Oh wait … that’s a subject for another discussion.
Just rest assured, what follows isn’t a tale of symptoms. What it is, however, is how we got fast intervention for something that’s cooking with my husband, and the short version of what it took to get there.
He’d been showing some symptoms, and we’d gotten a preliminary diagnosis from our primary care physician. However, what the doctor suspected was an affliction that is often underdiagnosed in the elderly and wanted to send us to a specialist for confirmation.

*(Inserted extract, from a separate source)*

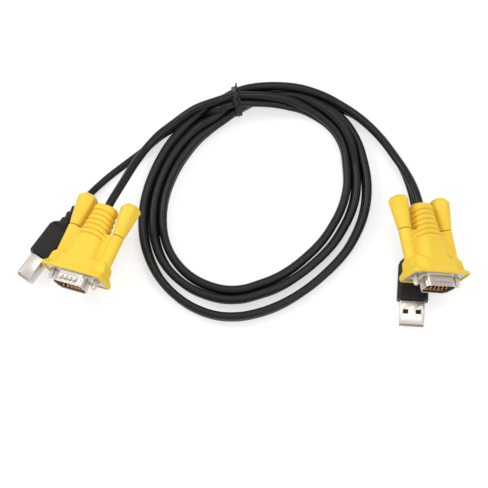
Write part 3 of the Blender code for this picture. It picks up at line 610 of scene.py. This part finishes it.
def makeTie():
    angle = math.radians(coilRun["tieAngle"])
    out = Vector((math.cos(angle), math.sin(angle), 0.0))
    along = Vector((-math.sin(angle), math.cos(angle), 0.0))
    outline = []
    for line, cord in zip(cordLines, cords.values()):
        ring = arcPoints(0.0, 0.0, cord["size"] / 2 + tie["clearance"], 0, 360, tie["cordPoints"] + 1)
        for place in line:
            offset = Vector(place) - coilCenter
            if abs(offset.dot(along)) < tie["reach"] and offset.dot(out) > tie["farSide"]:
                outline += [(offset.dot(out) + x, offset.z + z) for x, z in ring[:-1]]
    loop = hullOf(outline)
    loop.append(loop[0])
    gaps = np.linalg.norm(np.diff(np.array(loop), axis=0), axis=1)
    at = np.concatenate([[0.0], np.cumsum(gaps)])
    wanted = np.linspace(0.0, at[-1], tie["bandPoints"], endpoint=False)
    flat = list(zip(*(np.interp(wanted, at, [p[k] for p in loop]) for k in (0, 1))))
    path = [coilCenter + out * r + up * max(z, tie["wire"] / 2) for r, z in flat]
    bm = bmesh.new()
    ribbon(bm, path, [along] * len(path), tie["width"], tie["wire"], True)
    top = max(z for r, z in flat) + tie["twistRise"]
    inner, outer = min(r for r, z in flat), max(r for r, z in flat)
    start = inner + tie["twistFrom"] * (outer - inner)
    for strand, end in enumerate(tieEnds):
        path, acrosses = [], []
        for share in np.linspace(0.0, 1.0, tie["twistPoints"]):
            phase = math.pi * strand + 2 * math.pi * tie["twistTurns"] * share
            center = (coilCenter + out * (start + share * tie["twistLength"])
                      + along * (tie["sway"] * math.sin(tie["swayAngle"] * share))
                      + up * (top + tie["twistBow"] * math.sin(math.pi * share)))
            swing = along * math.cos(phase) + up * math.sin(phase)
            path.append(center + swing * tie["twistRadius"])
            acrosses.append(along * -math.sin(phase) + up * math.cos(phase))
        bend = along * end["bend"][0] + out * end["bend"][1] + up * end["bend"][2]
        steps = tie["tailPoints"]
        for i in range(1, steps + 1):
            toward = (out * (1 - i / steps) + bend * (i / steps)).normalized()
            path.append(path[-1] + toward * (tie["tail"] * end["share"] / steps))
            acrosses.append(acrosses[-1])
        ribbon(bm, path, acrosses, tie["twistWidth"], tie["twistWire"], False)
    piece = addObject("twistTie", closeMesh(bm, bpy.data.meshes.new("twistTie")), paints["tiePlastic"])
    handOver(piece, "cable", "tie", "twist_tie")


makeTie()
print("tie: strip and twisted ends")


# moulded pieces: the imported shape, fused and rounded as a mould leaves it

meshGaps = {"doubles": 0.000002, "grown": 0.0000005, "flatAngle": math.radians(1.0),
            "edgeAngle": math.radians(35.0)}


def localCopy(node, name, matrix, flatten=False):
    # a node's mesh in its plug's own frame, with its doubles merged and, if asked, its flat faces whole
    bm = bmesh.new()
    bm.from_mesh(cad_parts[node].data)
    bmesh.ops.remove_doubles(bm, verts=bm.verts, dist=meshGaps["doubles"])
    bm.transform(matrix.inverted())
    if flatten:
        bmesh.ops.dissolve_limit(bm, angle_limit=meshGaps["flatAngle"], verts=bm.verts, edges=bm.edges)
    mesh = bpy.data.meshes.new(name)
    bm.to_mesh(mesh)
    bm.free()
    return addObject(name, mesh)


def keepLargest(mesh):
    # the fused shape's main skin, without the crumbs that thin gaps leave inside it
    bm = bmesh.new()
    bm.from_mesh(mesh)
    left, skins = set(bm.verts), []
    while left:
        skin, rim = set(), {left.pop()}
        while rim:
            skin |= rim
            rim = {edge.other_vert(vert) for vert in rim for edge in vert.link_edges} - skin
        left -= skin
        skins.append(skin)
    skins.sort(key=len)
    for skin in skins[:-1]:
        bmesh.ops.delete(bm, geom=list(skin), context="VERTS")
    bm.to_mesh(mesh)
    bm.free()


def fuse(piece, voxel, rounds):
    # one skin over all the parts, a little softened
    skin = piece.modifiers.new("fuse", "REMESH")
    skin.mode, skin.voxel_size = "VOXEL", voxel
    soften = piece.modifiers.new("soften", "SMOOTH")
    soften.factor, soften.iterations = 0.5, rounds
    bakeModifiers(piece)
    piece.data.shade_smooth()


def fusedPiece(node, name, matrix, voxel, rounds, material):
    piece = localCopy(node, name, matrix)
    fuse(piece, voxel, rounds)
    keepLargest(piece.data)
    paint(piece, material)
    return piece


def edgedPiece(node, name, matrix, width, material):
    # a pressed or cut piece: flat faces kept, edges rounded a little
    piece = localCopy(node, name, matrix, flatten=True)
    soften = piece.modifiers.new("edges", "BEVEL")
    soften.width, soften.segments = width, 2
    soften.limit_method, soften.angle_limit = "ANGLE", meshGaps["edgeAngle"]
    bakeModifiers(piece)
    shadeEdges(piece.data)
    paint(piece, material)
    return piece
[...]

First referral was taking too long (in my humble opinion) for a response. I checked in. Apparently, there isn’t a physician in that group that treats for the suspected issue. The next referral also was taking weeks with no response. In early February, I checked in. Yes, they treat for that, and at that moment were scheduling appointments for late May. It was going to take four or five weeks to even process the referral, due to the volume of referrals they were handling, before an appointment could be made.
So we were looking at summer before my husband could get seen. Not satisfactory. If Bruce had what was suspected, there is an intervention that can reverse (to varying degrees) what’s going on with him. If he doesn’t, and it turns out to be the initial diagnosis, then there’s medication he can take that can slow things down.
Either way, times they are a-wastin’.
We have a connection with an executive in the health care system in the Puget Sound area, so I reached out and asked (in pushy-old-lady PPP fashion) if he was aware of any physicians he could recommend there who were taking patients sooner. He got back to us right away and said we’d be hearing shortly from someone.
Two days later, we got a call. The person I talked with arranged to get copies of Bruce’s imaging studies and other reports, and a few days later – it was a Monday – all medical information was there and we had a phone consult. It was agreed that we might proceed, and we learned that the physician we’d need to see had planned to be out of the office the next day, but his trip had been canceled; he’d be in the office and was in the process of scheduling appointments. Could we get there to see him the next afternoon?
Why, yes we could. And did. A several-day, in-hospital procedure and study was arranged for two weeks later, which was done at the end of March, and which revealed that the initial diagnosis was correct and that he did not have the preferred suspected other condition.
Yes, I am deliberately not revealing details of the illness or the facility we dealt with. Not trying to be coy. Bruce has kindly let me write about him in oh so many ways over the past 20 years, but he did ask me to hold off on details at least for a little bit, since we’re still deep into dealing with this.
Oh, and I should mention that we did get a message from the second local referral – while Bruce was in the hospital participating in the study over on the West Side – that they were ready to schedule him for this summer.
I have been made aware that even though Spokane is a pretty major (and darn good) center for all kinds of medical care – drawing people from Eastern Washington, North Idaho, Western Montana, Oregon and elsewhere – there are problems getting enough doctors to cover everything, even here. This is only a part of the problematic side of medicine in America.
Because of persistence, good insurance and a personal connection, we were able to move ahead quickly. But there are so many who can’t.
That’s what this is about. It should not be like this, and I do realize that it is a very complicated matter, involving the insurance industry, physician burn-out, taking on crushing debt to get through medical school, national priorities and a whole lot of other things.
But one shouldn’t have to don chain mail and storm the castle to see a specialist in timely fashion. Not in America (not anywhere, actually), where we claim to be the biggest and best in – well, everything.
How many people die while waiting to get those appointments?